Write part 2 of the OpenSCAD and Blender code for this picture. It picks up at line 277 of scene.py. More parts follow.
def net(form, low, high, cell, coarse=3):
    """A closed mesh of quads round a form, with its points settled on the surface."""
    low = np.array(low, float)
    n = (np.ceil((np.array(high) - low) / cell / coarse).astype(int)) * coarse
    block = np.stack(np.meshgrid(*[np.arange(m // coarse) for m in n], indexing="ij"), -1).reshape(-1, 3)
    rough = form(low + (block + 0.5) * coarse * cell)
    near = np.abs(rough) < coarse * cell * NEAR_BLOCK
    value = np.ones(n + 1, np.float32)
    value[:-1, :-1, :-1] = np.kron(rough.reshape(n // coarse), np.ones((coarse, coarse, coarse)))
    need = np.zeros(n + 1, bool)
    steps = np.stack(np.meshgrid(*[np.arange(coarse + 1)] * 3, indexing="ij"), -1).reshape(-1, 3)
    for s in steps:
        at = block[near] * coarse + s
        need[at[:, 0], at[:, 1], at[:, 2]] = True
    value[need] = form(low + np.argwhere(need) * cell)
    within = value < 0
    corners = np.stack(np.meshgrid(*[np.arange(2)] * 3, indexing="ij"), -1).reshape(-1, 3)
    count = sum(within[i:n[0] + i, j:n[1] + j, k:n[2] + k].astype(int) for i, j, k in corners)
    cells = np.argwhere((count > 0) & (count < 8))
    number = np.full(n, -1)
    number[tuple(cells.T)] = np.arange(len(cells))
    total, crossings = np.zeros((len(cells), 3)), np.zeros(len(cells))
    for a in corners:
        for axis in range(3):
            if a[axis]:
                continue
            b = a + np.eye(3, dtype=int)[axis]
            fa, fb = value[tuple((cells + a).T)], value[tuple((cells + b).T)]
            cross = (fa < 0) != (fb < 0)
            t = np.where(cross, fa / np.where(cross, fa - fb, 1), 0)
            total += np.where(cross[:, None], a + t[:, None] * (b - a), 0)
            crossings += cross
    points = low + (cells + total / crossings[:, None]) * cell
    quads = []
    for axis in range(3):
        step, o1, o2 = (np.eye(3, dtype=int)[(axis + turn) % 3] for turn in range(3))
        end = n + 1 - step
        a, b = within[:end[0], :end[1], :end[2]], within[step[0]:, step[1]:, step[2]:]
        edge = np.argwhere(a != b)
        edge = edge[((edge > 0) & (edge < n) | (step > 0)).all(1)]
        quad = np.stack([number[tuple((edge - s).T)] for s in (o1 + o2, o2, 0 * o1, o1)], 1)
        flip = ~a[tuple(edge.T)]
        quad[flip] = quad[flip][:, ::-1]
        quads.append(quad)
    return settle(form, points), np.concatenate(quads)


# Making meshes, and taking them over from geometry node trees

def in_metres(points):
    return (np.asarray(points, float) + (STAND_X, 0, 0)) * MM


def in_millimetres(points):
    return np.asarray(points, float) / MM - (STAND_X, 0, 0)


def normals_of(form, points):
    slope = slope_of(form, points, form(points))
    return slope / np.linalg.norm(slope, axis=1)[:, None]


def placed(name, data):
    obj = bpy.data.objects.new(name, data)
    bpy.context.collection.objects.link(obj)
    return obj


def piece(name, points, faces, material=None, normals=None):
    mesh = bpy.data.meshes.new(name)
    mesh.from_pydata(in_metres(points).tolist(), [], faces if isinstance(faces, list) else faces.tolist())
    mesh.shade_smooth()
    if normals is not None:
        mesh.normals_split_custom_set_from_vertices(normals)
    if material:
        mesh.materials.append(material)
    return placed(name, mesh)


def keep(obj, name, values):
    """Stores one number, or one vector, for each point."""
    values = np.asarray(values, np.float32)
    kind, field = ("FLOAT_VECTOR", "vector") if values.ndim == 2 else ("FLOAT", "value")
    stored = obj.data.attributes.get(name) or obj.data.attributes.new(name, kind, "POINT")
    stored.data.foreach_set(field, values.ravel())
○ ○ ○
SET PROBLEM
Return the material exactly as it stands.

THE REPLY
Write part 2 of the OpenSCAD and Blender code for this picture. It picks up at line 277 of scene.py. More parts follow.
def net(form, low, high, cell, coarse=3):
    """A closed mesh of quads round a form, with its points settled on the surface."""
    low = np.array(low, float)
    n = (np.ceil((np.array(high) - low) / cell / coarse).astype(int)) * coarse
    block = np.stack(np.meshgrid(*[np.arange(m // coarse) for m in n], indexing="ij"), -1).reshape(-1, 3)
    rough = form(low + (block + 0.5) * coarse * cell)
    near = np.abs(rough) < coarse * cell * NEAR_BLOCK
    value = np.ones(n + 1, np.float32)
    value[:-1, :-1, :-1] = np.kron(rough.reshape(n // coarse), np.ones((coarse, coarse, coarse)))
    need = np.zeros(n + 1, bool)
    steps = np.stack(np.meshgrid(*[np.arange(coarse + 1)] * 3, indexing="ij"), -1).reshape(-1, 3)
    for s in steps:
        at = block[near] * coarse + s
        need[at[:, 0], at[:, 1], at[:, 2]] = True
    value[need] = form(low + np.argwhere(need) * cell)
    within = value < 0
    corners = np.stack(np.meshgrid(*[np.arange(2)] * 3, indexing="ij"), -1).reshape(-1, 3)
    count = sum(within[i:n[0] + i, j:n[1] + j, k:n[2] + k].astype(int) for i, j, k in corners)
    cells = np.argwhere((count > 0) & (count < 8))
    number = np.full(n, -1)
    number[tuple(cells.T)] = np.arange(len(cells))
    total, crossings = np.zeros((len(cells), 3)), np.zeros(len(cells))
    for a in corners:
        for axis in range(3):
            if a[axis]:
                continue
            b = a + np.eye(3, dtype=int)[axis]
            fa, fb = value[tuple((cells + a).T)], value[tuple((cells + b).T)]
            cross = (fa < 0) != (fb < 0)
            t = np.where(cross, fa / np.where(cross, fa - fb, 1), 0)
            total += np.where(cross[:, None], a + t[:, None] * (b - a), 0)
            crossings += cross
    points = low + (cells + total / crossings[:, None]) * cell
    quads = []
    for axis in range(3):
        step, o1, o2 = (np.eye(3, dtype=int)[(axis + turn) % 3] for turn in range(3))
        end = n + 1 - step
        a, b = within[:end[0], :end[1], :end[2]], within[step[0]:, step[1]:, step[2]:]
        edge = np.argwhere(a != b)
        edge = edge[((edge > 0) & (edge < n) | (step > 0)).all(1)]
        quad = np.stack([number[tuple((edge - s).T)] for s in (o1 + o2, o2, 0 * o1, o1)], 1)
        flip = ~a[tuple(edge.T)]
        quad[flip] = quad[flip][:, ::-1]
        quads.append(quad)
    return settle(form, points), np.concatenate(quads)


# Making meshes, and taking them over from geometry node trees

def in_metres(points):
    return (np.asarray(points, float) + (STAND_X, 0, 0)) * MM


def in_millimetres(points):
    return np.asarray(points, float) / MM - (STAND_X, 0, 0)


def normals_of(form, points):
    slope = slope_of(form, points, form(points))
    return slope / np.linalg.norm(slope, axis=1)[:, None]


def placed(name, data):
    obj = bpy.data.objects.new(name, data)
    bpy.context.collection.objects.link(obj)
    return obj


def piece(name, points, faces, material=None, normals=None):
    mesh = bpy.data.meshes.new(name)
    mesh.from_pydata(in_metres(points).tolist(), [], faces if isinstance(faces, list) else faces.tolist())
    mesh.shade_smooth()
    if normals is not None:
        mesh.normals_split_custom_set_from_vertices(normals)
    if material:
        mesh.materials.append(material)
    return placed(name, mesh)


def keep(obj, name, values):
    """Stores one number, or one vector, for each point."""
    values = np.asarray(values, np.float32)
    kind, field = ("FLOAT_VECTOR", "vector") if values.ndim == 2 else ("FLOAT", "value")
    stored = obj.data.attributes.get(name) or obj.data.attributes.new(name, kind, "POINT")
    stored.data.foreach_set(field, values.ravel())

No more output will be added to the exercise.